Today in the very morning we had a small problem with one of our Wikidot servers, which manifested in "service unavailable" message between 2 AM and 5 AM UTC. The problem was easy to fix, but unfortunately because it was the middle of the night for us, we could not respond quickly enough and SMSes from our monitoring systems did not wake us up.

What really happened?

From what we were able to reconstruct, one of the file operations related to live backup of file uploads went crazy and started consuming loads of memory. Usually we are duplicating all files belonging to each of the sites in real-time to another server to have a hot-backup for both backup purposes and to have a hot-swap server in case the main server dies.

The problem started at about 2 AM and we could see radical drop in memory used for disk caching. This is usually a bad sign and we have a monitoring set up for this, so when this happens we are getting warning emails. The problem with tracing memory-related issues in Linux is that utilities do not show memory consumed by the kernel itself, and this include memory for handling filesystems. (Try doing ls */*/* a couple of times on a really large filesystem and you will see memory vanish quite quickly).

When memory went low, other services that rely on kernel disk caches (like the PostgreSQL database) started making a lot of disk operations, increasing system load and decreasing responsiveness. Under high load PostgreSQL is often unable to accept new connections form the PHP application.

Then our PHP backend died, also because of memory issues, producing increased "500 Internal Server Errors". From that moment nothing dramatic happened, besides the prolonged unavailability of the service.

At this point please allow me to say: this is not the kind of situation that happens often. In fact, such large memory outage happened for the first time. Suddenly about 7 GB of RAM disappeared. For most part of the day we were trying to trace the issue and are quite sure it was partly an unfortunate mixture of kernel operation and method of live backup of filesystem.
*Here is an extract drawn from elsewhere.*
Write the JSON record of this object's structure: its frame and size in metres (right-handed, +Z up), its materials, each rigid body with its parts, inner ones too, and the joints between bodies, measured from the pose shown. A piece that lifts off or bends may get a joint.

So far however we have never had experienced similar issues.

How we reacted

Wikidot is fully monitored from external servers for web availability, memory usage, other services. Monitoring services automatically send us emails and SMSes when anything suspicious happens. What failed was the human factor and the fact all those reporting methods could not wake us up in the middle of the night.

The problem was easy to fix once I got my hands on a computer. After stopping filesystem replication and restarting core services (www server) things got back to normal. Other services were restarted too to make sure things are ok.

For most part of the day we were analyzing logs and trying to figure out what really happened. I guess Piotr has a better and more detailed opinion on the internal source of the problem, but we mostly agree on what I have written above.

How can we protect Wikidot for the future?

Random things always happen, it is more important how we react to them and how we try to avoid them. We really put a lot of effort into eliminating situations like this one. The obvious solution is to make our SMSes wake us at night. So far we had very little monitoring alerts (servers are running very even) and I assumed this would work.

What is also important for our users, we have several safety measures to keep your data intact, including data replication and periodic full backups to external servers (to a different datacenters).

Also we are analyzing server usage reports every day to prevent such events from happening.

Until the current issue is fully resolved, we have removed the live file replication from the service and we will probably reimplement it in a different way.

Apart from situations like that, I need to admit that our servers are working very reliably, with a very high uptime. According to external measures (from Pidgin), even including the today outage, we still have over 99.8% for the last couple of months.

I really hope today's outage did not cause much inconvenience.